General Data Protection Regulation (GDPR)
The General Data Protection Regulation (GDPR) is an European Union (EU) regulation that details requirements for companies and organizations on collecting, storing and managing personal data. It applies to European organizations that process personal data of individuals in the EU, and to organizations outside the EU that target people living in the EU. It also addresses the export of personal data outside the EU and European Economic Area (EEA) areas. GDPR became enforceable on 25 May 2018. Because GDPR is a regulation, and not a directive, it does not require national governments to pass any enabling legislation and is directly binding and applicable.
GDPR aims primarily to give control to citizens and residents over their personal data and to simplify the regulatory environment for international business by unifying the regulation within the EU.
The regulation contains provisions and requirements pertaining to the processing of personally identifiable information of individuals (also referred to as data subjects) inside the European Union, and applies to all enterprises, regardless of location, that are doing business with the European Economic Area.
Personal data must be protected by design and by default, to ensure it is not available publicly without explicit, informed consent, and cannot be used to identify a subject without additional information stored separately. No personal data may be processed unless it is done under a lawful basis specified by the regulation or unless the data controller or processor has received an unambiguous and individualized affirmation of consent from the data subject. The data subject has the right to revoke this consent at any time.
A processor of personal data must clearly disclose any data collection, declare the lawful basis and purpose for data processing, and state how long data is being retained and if it is being shared with any third parties or outside of the EU. Data subjects have the right to request a portable copy of the data collected by a processor in a common format, and the right to have their data erased under certain circumstances. Public authorities, and businesses whose core activities center around regular or systematic processing of personal data, are required to employ a data protection officer (DPO), who is responsible for managing compliance with the GDPR. Businesses must report any data breaches within 72 hours if they have an adverse effect on user privacy.

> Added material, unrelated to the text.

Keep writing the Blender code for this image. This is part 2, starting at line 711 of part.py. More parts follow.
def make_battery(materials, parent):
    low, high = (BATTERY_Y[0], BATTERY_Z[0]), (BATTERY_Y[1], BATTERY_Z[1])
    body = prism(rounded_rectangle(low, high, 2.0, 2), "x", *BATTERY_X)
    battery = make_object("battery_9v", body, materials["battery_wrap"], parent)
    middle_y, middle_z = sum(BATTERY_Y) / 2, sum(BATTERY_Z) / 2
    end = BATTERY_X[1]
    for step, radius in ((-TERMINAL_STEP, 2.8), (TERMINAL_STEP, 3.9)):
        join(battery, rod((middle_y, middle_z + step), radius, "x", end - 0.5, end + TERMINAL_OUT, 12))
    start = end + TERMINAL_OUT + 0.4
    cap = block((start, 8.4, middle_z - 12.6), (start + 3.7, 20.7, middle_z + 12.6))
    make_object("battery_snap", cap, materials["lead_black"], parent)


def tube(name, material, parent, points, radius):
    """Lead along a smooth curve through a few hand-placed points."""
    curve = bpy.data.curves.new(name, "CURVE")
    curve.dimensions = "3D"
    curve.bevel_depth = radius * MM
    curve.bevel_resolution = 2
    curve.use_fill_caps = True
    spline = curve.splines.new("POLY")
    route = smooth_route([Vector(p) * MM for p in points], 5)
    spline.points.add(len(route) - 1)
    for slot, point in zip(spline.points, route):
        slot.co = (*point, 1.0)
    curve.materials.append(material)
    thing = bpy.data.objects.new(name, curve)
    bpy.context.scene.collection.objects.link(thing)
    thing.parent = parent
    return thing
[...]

The purpose of GDPR is to give control to EU citizens and residents over their personal data and to simplify the regulatory environment for international business by unifying the regulation within the EU.

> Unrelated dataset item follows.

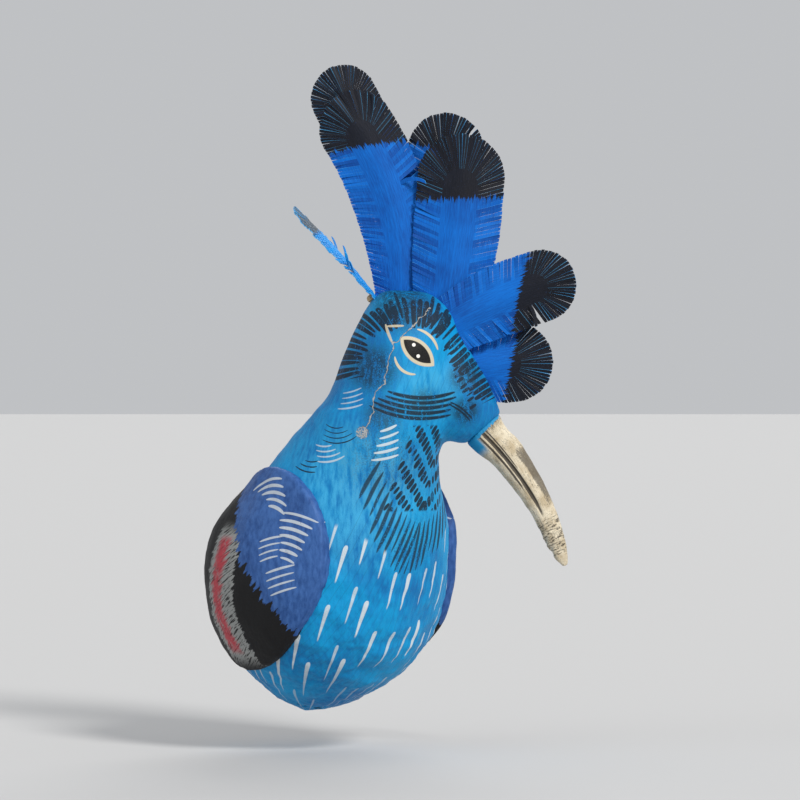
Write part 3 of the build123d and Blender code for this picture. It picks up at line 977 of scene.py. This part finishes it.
def feather(number, values, paints, luck):
    """One feather: its uncut middle and its strips, joined, then given the card's thickness."""
    *form, dark_from, dark_slant = values
    card = Card(*form)
    snips = list(card.snips())
    edge_at = card.length * dark_from
    parts = []

    def placed(across, along, lift, shade):
        beyond = along - edge_at - dark_slant * across
        return HEAD_FRAME @ (card.lay(across, along, lift) * MM), Vector((across, beyond, shade))

    bpy.ops.mesh.primitive_grid_add(
        x_subdivisions=4, y_subdivisions=len(snips) - 1, size=1, location=(0, 0.5, 0)
    )
    middle_model = bpy.context.object
    bpy.ops.object.transform_apply(location=True)

    def middle(co):
        row = snips[round(co.y * (len(snips) - 1))][0]
        return placed(row[0] * co.x * 2, row[1], 0, 0.5)

    parts.append(shaped(middle_model, "middle", middle, paints))
    bpy.data.objects.remove(middle_model)
    loose = {}
    for which, side, share, lift, turn in LOOSE:
        if which == number:
            loose[(side, round(share * (len(snips) - 1)))] = (lift, turn)
    for side in (-1, 1):
        for index, (near, far) in enumerate(zip(snips, snips[1:])):
            lift, turn = loose.get((side, index), (luck.uniform(-1, 1.5), luck.uniform(-0.6, 0.6)))
            roll = luck.uniform(-0.35, 0.35)
            curl = luck.uniform(-0.3, 0.9)
            strip_number = luck.randrange(1, 90)
            gap = luck.uniform(0.01, 0.05)
            trim = luck.uniform(0.97, 1.0)

            def strip(co):
                share = co.x
                spot = co.y if side > 0 else 1 - co.y
                spot = 0.5 + (spot - 0.5) * (1 - gap * min(1, 4 * share))
                root = Vector(near[0]).lerp(Vector(far[0]), spot)
                end = Vector(near[1]).lerp(Vector(far[1]), spot)
                run = (end - root) * share * trim
                pivot = Matrix.Rotation(radians(turn) * share, 2)
                place = root + pivot @ run
                up = run.length * sin(radians(lift)) + curl * share**2 + roll * (spot - 0.5) * 2 * share
                return placed(place.x * side, place.y, up, strip_number + 0.02 + 0.96 * co.y)

            parts.append(shaped(strip_model, "strip", strip, paints))
    alone(parts[0])
    for part in parts:
        part.select_set(True)
    bpy.ops.object.join()
    piece = bpy.context.view_layer.objects.active
    piece.name = f"painted_feather_{number}"
    bpy.ops.object.mode_set(mode="EDIT")
    bpy.ops.mesh.select_all(action="SELECT")
    bpy.ops.mesh.remove_doubles(threshold=0.02 * MM)
    bpy.ops.mesh.flip_normals()
    bpy.ops.object.mode_set(mode="OBJECT")
    modify(piece, "SOLIDIFY", thickness=CARD * MM, offset=-1, material_offset_rim=1, use_even_offset=False)
    bpy.ops.object.shade_smooth_by_angle(angle=radians(30))
    return piece


def feather_paint(dark, light, tip):
    """Brushed blue with a black tip and a painted highlight along the crease; the paint's edge is as jagged
    as the brush left it.
    """

    def paint(place):
        card_place = place.add("ShaderNodeAttribute", {"attribute_name": "card_place"}, {}, "Vector")
        across = card_place.dot((1, 0, 0))
        beyond = card_place.dot((0, 1, 0))
        strip = card_place.dot((0, 0, 1))
        number = strip.floor()
        shade = number.chance()
        rim = (strip - number).fades(0.80, 0.93) * number.fades(0.4, 0.6)
        drag = card_place.stretched(1.4, 0.12, 0).noise(1.0, 4, 0.6)
        grit = place.noise(1.2, 4, 0.7)
        broad = place.noise(0.03, 2)
        teeth = card_place.stretched(0.55, 0.03, 0).noise(1.0, 3, 0.8) - 0.5
        black = (beyond + teeth * 22).fades(-0.3, 0.5)
        lit = (drag * 0.45 + broad * 0.4 + shade * 0.22).fades(0.32, 0.75)
        colour = lit.blend(dark, light)
        # painted highlight: a pale line along the crease, where the fold's ridge catches the light
        colour = (abs(across).fades(0.9, 0.2) * 0.35).blend(colour, light)
        night = (grit * 0.5 + drag * 0.5).fades(0.4, 0.75).blend(tip, (0.014, 0.012, 0.012, 1))
        colour = (black * (0.98 - grit.fades(0.66, 0.74) * 0.5)).blend(colour, night)
        bare = rim * shade.fades(0.45, 0.75) * (0.25 + 0.75 * black) * (0.4 + 0.6 * grit.fades(0.35, 0.5))
        colour = (bare * 0.45).blend(colour, (0.10, 0.42, 0.72, 1))
        return colour, 0.5 + grit * 0.25 - black * 0.08, drag * 0.12 + grit * 0.08

    return paint


def bare_card_paint(place):
    """The snipped edge: bright blue card with a little fuzz."""
    fuzz = place.noise(1.5, 3)
    return fuzz.blend((0.03, 0.28, 0.62, 1), (0.12, 0.48, 0.85, 1)), fuzz * 0.2 + 0.6, fuzz * 0.1


crest_blue = coloured(
    "crest_blue", feather_paint((0.0, 0.05, 0.27, 1), (0.0, 0.15, 0.60, 1), (0.004, 0.004, 0.004, 1)),
    Specular_IOR_Level=0.2,
)
# Painted light: the nape feather's paint is a paler copy of the crest's, with a grey tip instead of black,
# for the light that falls on this feather and not on the shaded crest.
lit_nape_blue = coloured(
    "lit_nape_blue", feather_paint((0.0, 0.16, 0.50, 1), (0.01, 0.33, 0.80, 1), (0.03, 0.05, 0.07, 1)),
    Specular_IOR_Level=0.2,
)
card_edge = coloured("card_edge", bare_card_paint)
scissors = Random(7)
for number, values in enumerate(FEATHERS, start=1):
    paints = (lit_nape_blue if number == 1 else crest_blue, card_edge)
    piece = feather(number, values, paints, scissors)
    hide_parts(f"crest_feather_{number}")
    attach(piece, "root")
bpy.data.objects.remove(strip_model)


# ---- crest sticks -------------------------------------------------------------------------------
# A thin stick of split cane is glued behind each crease, and its foot goes through the crown.
def cane_paint(place):
    """Straw-coloured cane with fine grain and a few dark nodes."""
    grain = place.stretched(2.2, 2.2, 0.12).noise(1.0, 4)
    colour = grain.fades(0.3, 0.7).blend((0.38, 0.24, 0.10, 1), (0.66, 0.50, 0.28, 1))
    return colour, grain * 0.2 + 0.4, grain * 0.12


split_cane = coloured("split_cane", cane_paint)
for number in range(1, len(FEATHERS) + 1):
    wear(split_cane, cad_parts[f"crest_stick_{number}"])


# ---- crest glue ---------------------------------------------------------------------------------
# A drop of bone glue sits on the crown behind the foot of each stick, dried glossy and amber.
def glue_paint(place):
    """Amber glue, paler where it is thin."""
    thin = place.noise(0.6, 3)
    return thin.blend((0.30, 0.16, 0.05, 1), (0.62, 0.46, 0.24, 1)), thin * 0.15 + 0.12, thin * 0.15


bone_glue = coloured("bone_glue", glue_paint, Transmission_Weight=0.25, Coat_Weight=0.5)
wear(bone_glue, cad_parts["crest_glue"])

Personal data is any information about an identifiable person, also known as the data subject. Personal data includes information such as their name, address, ID card/passport number, income, cultural profile, Internet Protocol (IP) address, mobile device ID, data held by a hospital or doctor (which uniquely identifies a person for health purposes), etc.
The regulation applies to all enterprises, business and individuals, regardless of location, that are doing business with the European Economic Area.
GDPR generally requires security measures to protect against unauthorized access to the IT system used for the processing of personal data. The European Union Agency For Network and Information Security (ENISA) issued guidelines that interpret GDPR and help companies become compliant. In its guideline, it states that “Two-factor authentication should preferably be used for accessing systems that process personal data. The authentication factors could be passwords, security tokens, USB sticks with a secret token, biometrics etc.”
GDPR requires processors of personal data to take appropriate measures to protect it. Multi-factor authentication is not mandatory. It is recommended by the likes of ENISA for high-risk access to personally identifiable information.
GDPR frequently refers to “appropriate safeguards”, “appropriate security”, and “appropriate measures”, but makes no specific requirements regarding passwords. That said, according to ENISA and others, an appropriate password policy, including enforcement of password complexity rules, should be part of a GDPR assessment.